The same pattern showed up during the NFT wave. Non fungible tokens existed before 2021, but when trading volume on platforms like OpenSea went from under 10 million dollars per month in mid 2020 to over 3 billion in August 2021, the vocabulary expanded overnight. “Floor price.” “Mint.” “Reveal.” On the surface, an NFT is a token with a unique identifier on a chain like Ethereum. Underneath, it is a pointer to metadata, often hosted off chain. What that enables is programmable ownership and royalties. What it risks is fragility, because if the hosting disappears, the token points to nothing.
Yet the language carried a texture of permanence. “On chain” became shorthand for forever, even when only part of the asset was actually stored that way. The ad hoc vocabulary blurred distinctions that mattered technically but felt inconvenient commercially.
When I first looked at this, I thought it was just marketing. Every industry has jargon. But crypto’s version feels different because it often arrives before the thing it describes is stable. “Layer 2” was a scaling solution before it was a user experience.

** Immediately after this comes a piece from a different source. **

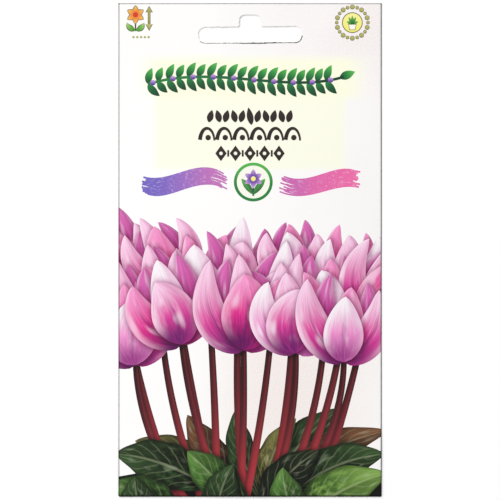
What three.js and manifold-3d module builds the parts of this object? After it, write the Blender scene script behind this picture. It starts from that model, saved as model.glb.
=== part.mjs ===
// A sealed paper seed packet, lying on its back. One printed sheet is folded into a flat tube, lapped and
// glued down the back, turned up in a glued flap at the bottom and glued flat at the top, where the hang
// slot is punched through both walls. A foil sachet of loose seeds lies inside.
// Millimetres. The origin is at the bottom centre of the packet's box, +X is to the right of the printed
// front, +Y goes up to the slotted edge and +Z comes out of the front.
import * as THREE from "three";
import { mergeVertices } from "three/addons/utils/BufferGeometryUtils.js";
import Module from "manifold-3d";

const wasm = await Module();
wasm.setup();

// Driving dimensions of the packet
const PACKET_WIDTH = 80;
const PACKET_LENGTH = 150;
const PAPER = 0.16;
const GLUE = 0.08;
const BULGE = 2.4; // how far the sachet pushes the front up
const BULGE_FULLNESS_ACROSS = 2.2; // the higher, the flatter on top and the steeper at the edges
const BULGE_FULLNESS_ALONG = 2.6;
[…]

The idea is simple on the surface: move transactions off the main chain, batch them, then settle back to the base layer. Underneath, this involves cryptographic proofs, fraud challenges, sequencers, and complex bridging contracts. What it enables is lower fees and faster confirmation. What it risks is fragmentation and new trust assumptions.
If daily transactions on Ethereum hover around one million, and a single popular NFT mint can clog that capacity, then scaling is not optional. But the term “rollup” does not tell you that most users rely on centralized sequencers today. It does not tell you that withdrawing funds back to the main chain can take days on some optimistic designs. The word smooths the rough parts.
Meanwhile, ad hoc language also shields the space from accountability. When centralized lenders like Celsius Network and BlockFi collapsed in 2022, billions in customer deposits were frozen. Celsius alone reported over 20 billion dollars in assets at its peak. That number matters because it shows scale. These were not fringe experiments. They were marketed as “earn accounts,” a phrase borrowed from traditional finance. Underneath, they were unsecured loans to hedge funds and proprietary trading desks.
When those desks failed, the language shifted again. “Contagion.” “Black swan.” The implication was that this was an external shock, not a structural issue. But if double digit yields are paid out in a low growth environment, the risk has to sit somewhere. It sat with retail depositors. The ad hoc framing delayed that realization.
To be fair, innovation often requires new words. Satoshi Nakamoto had to describe a “blockchain” because no such structure had existed in practice before. A distributed ledger secured by proof of work is not intuitive. Miners expend computational energy to solve hash puzzles. The longest chain represents the most accumulated work. That mechanism enables decentralized consensus without a central authority. It also risks energy concentration and mining centralization.
Here the language was precise enough to be technical, but simple enough to travel. “Proof of work” tells you something is being proven through effort. The ad hoc problem arises when terms become placeholders for confidence rather than explanations of mechanism.
You see it now with “AI x crypto.” Projects add machine learning features or simply mention artificial intelligence in white papers. Token prices respond. Yet if a protocol processes 5,000 transactions per day, and its token valuation implies billions in future utility, the gap between activity and narrative widens. The word AI acts as a multiplier. It signals relevance to the current macro mood.
Early signs suggest that this pattern is not slowing. As regulators tighten oversight in the United States and Europe, the vocabulary adapts. “Decentralized autonomous organization” becomes “community governed protocol.” “Token” becomes “digital commodity.” Each shift is an attempt to fit within or just outside existing legal frames. On the surface, this is semantics. Underneath, it is a negotiation over jurisdiction and liability.
If this holds, the real story of crypto may not be about price cycles but about linguistic cycles. A quiet foundation of code evolves steadily. Around it, layers of narrative accumulate, shed, and regenerate. Each bull market invents new shorthand for old impulses - leverage, speculation, coordination, status. Each bear market strips the language back to fundamentals.
What struck me is that the most durable projects tend to need fewer new words over time. Bitcoin still revolves around scarcity, security, and censorship resistance. Ethereum still revolves around programmable contracts. The vocabulary deepens, but it does not lurch as wildly. Meanwhile, short lived trends often arrive fully formed with dense terminology, as if complexity itself were proof of value.
There is a risk in dismissing all new language as hype. Some of it captures genuine advances. Zero knowledge proofs, for example, allow one party to prove a statement is true without revealing the underlying data. On the surface, that sounds abstract. Underneath, it relies on intricate cryptography and trusted setups. What it enables is privacy preserving verification. What it risks is opacity, because fewer people can audit the math. The term matters because it points to a real shift in capability.
But the pattern remains. In crypto, words are often deployed before foundations are fully set. They create room to move capital and attention. They buy time. They attract builders and speculators alike.
Maybe that is inevitable in a field that is still forming. Or maybe it is a sign that the industry is still searching for a stable center. If language keeps running ahead of lived utility, the gap will show up in volatility and trust. If instead the words begin to settle, matching steady usage and earned resilience, that will tell us something different.
In crypto, you can track the code on GitHub and the transactions on chain. But if you want to know where the real stress lines are forming, listen to the new words. They tend to appear exactly where the foundation is still wet.